Lets look at the cast of Mad World, it is still one of the biggest ensemble casts ever to put onscreen. It not only featured comedians of the period, but also vaudeville performers, silent screen, and radio comedians; it really was a who’s who of comedy. However look at how they are casted. All of them has a unique presence / voice to have parts truly memorable whether they were the main or supporting cast. One of the great things about The Simpsons is the fact that while the show has an hilarious main cast of characters ranging from
Homer Simpson and his family Krusty the Clown,
Groundskeeper Willie,
and Hans Molesman.
Jerry Lewis,
and The Three Stooges
in a Simpsons episode you wouldn’t tell the difference because they serve the same purpose in getting a quick laugh from the audience. However the difference between the cameos and the minor characters from the show is the fact the minor characters are supposed to be ordinary citizens of a small town and the cameos are anything but ordinary. However Kramer wisely casts these big named comedians in ordinary, day to day living type of environments and occupations you almost miss them! In this way the laughs are much more unplanned and it serves to move the plot along like The Simpsons clearly does in each episode.
Even the main cast of Mad World sort of resembles the main characters of The Simpsons.
Melville Crump is obviously Homer Simpson for both are temperamental dimwits who get into situations that they either cannot control or make it much worse than it actually is.
There is even a scene where Melville even tries to get physical with Dingy and Benjy, although those two scamper back into their car before he can take his coat off!
Lennie is Groundskeeper Willie as both are working class schmoes who can be extremely volatile at times that seems to fit with the lovable and put up on truck driver. As well as not being the bright of the bunch. Again you can go on and on about how each character from Mad World resembles a Simpson character (particularly Russell and Principal Skinner as well as Emmeline and Lisa Simpson) but the main objective of this essay is to look into the humor of both and how the Simpsons was affected by the 1963 film.

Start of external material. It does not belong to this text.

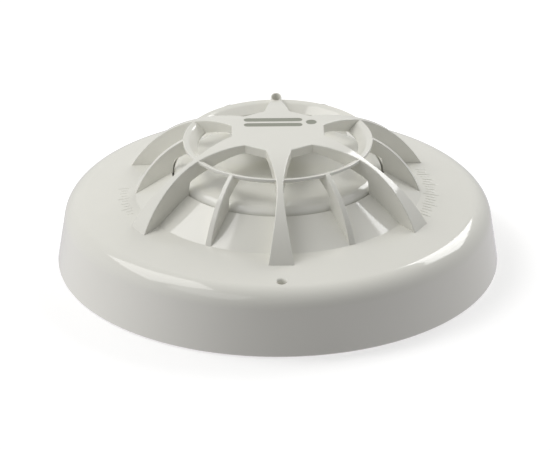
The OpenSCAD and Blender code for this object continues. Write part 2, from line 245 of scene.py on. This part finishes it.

As stated before in the beginning both Simpsons and Mad World both start out as snapshots of Americana, possibly Americana that never really existed. All of the main characters has 9 to 5 jobs, good wages, and a proper nucleus family to attend to on a 24/7 basis, and some live in a suburbia of some kind. However that’s where the comparison of the two ends and the brand of humor that project from both properties begins and contrasts each other.
In the book, Planet Simpson, author Chris Turner mentions ancestors to the show which entails Warner Bros. cartoons, Rocky and Bullwinkle, The Flintstones, (All in the Family, M*A*S*H* and other ‘socially conscious’ sitcoms), (Saturday Night Live, SCTV, and other sketch comedies), as well as Late Night with David Letterman thrown into the mix (Turner 44). Turner goes on to mention Lenny Bruce, Mort Sahl, (Second City and other improv tropes), SNL, Harvard Lampoon, National Lampoon, and National Lampoon’s Animal House thrown into good measure. (Turner 46)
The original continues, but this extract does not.